Written task: Go through the listing below and gather every line with the word "scene".

Dataset excerpt:
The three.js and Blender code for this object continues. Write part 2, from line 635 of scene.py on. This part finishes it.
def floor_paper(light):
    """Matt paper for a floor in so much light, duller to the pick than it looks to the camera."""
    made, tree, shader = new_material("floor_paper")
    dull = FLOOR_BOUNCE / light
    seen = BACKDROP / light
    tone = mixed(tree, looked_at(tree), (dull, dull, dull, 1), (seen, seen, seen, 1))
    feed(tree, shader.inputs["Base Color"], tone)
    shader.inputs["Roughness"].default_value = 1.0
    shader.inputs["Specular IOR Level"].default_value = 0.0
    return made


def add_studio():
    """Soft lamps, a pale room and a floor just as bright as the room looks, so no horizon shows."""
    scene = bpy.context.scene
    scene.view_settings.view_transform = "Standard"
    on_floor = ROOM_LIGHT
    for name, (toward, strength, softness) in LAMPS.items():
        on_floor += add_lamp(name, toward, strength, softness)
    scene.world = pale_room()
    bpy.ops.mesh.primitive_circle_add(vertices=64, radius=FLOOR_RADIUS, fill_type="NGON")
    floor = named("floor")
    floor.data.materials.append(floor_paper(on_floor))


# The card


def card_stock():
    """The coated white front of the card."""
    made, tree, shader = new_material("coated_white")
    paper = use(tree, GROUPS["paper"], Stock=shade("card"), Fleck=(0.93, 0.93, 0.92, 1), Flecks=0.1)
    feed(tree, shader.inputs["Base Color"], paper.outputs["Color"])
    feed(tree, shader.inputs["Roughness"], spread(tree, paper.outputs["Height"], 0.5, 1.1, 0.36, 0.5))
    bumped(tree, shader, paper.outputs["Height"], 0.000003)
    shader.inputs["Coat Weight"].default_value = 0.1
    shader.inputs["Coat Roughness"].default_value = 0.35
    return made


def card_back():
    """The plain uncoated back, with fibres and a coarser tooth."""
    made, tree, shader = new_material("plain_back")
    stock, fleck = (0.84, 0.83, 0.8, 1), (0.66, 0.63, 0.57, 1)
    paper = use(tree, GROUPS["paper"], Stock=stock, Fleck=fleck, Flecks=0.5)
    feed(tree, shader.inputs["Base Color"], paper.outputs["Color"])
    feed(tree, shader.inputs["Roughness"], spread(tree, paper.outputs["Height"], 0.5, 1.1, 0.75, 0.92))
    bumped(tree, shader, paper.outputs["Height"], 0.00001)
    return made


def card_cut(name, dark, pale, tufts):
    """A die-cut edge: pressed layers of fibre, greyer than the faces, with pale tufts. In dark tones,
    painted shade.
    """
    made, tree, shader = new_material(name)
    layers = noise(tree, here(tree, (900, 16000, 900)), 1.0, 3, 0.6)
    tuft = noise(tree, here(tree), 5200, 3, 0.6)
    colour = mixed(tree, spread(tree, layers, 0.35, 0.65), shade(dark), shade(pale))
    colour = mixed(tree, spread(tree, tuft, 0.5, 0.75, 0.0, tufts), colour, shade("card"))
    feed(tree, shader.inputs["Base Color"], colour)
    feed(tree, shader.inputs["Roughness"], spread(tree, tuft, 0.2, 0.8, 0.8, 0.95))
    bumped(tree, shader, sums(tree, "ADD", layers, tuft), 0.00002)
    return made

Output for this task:
The three.js and Blender code for this object continues. Write part 2, from line 635 of scene.py on. This part finishes it.
    scene = bpy.context.scene
    scene.view_settings.view_transform = "Standard"
    scene.world = pale_room()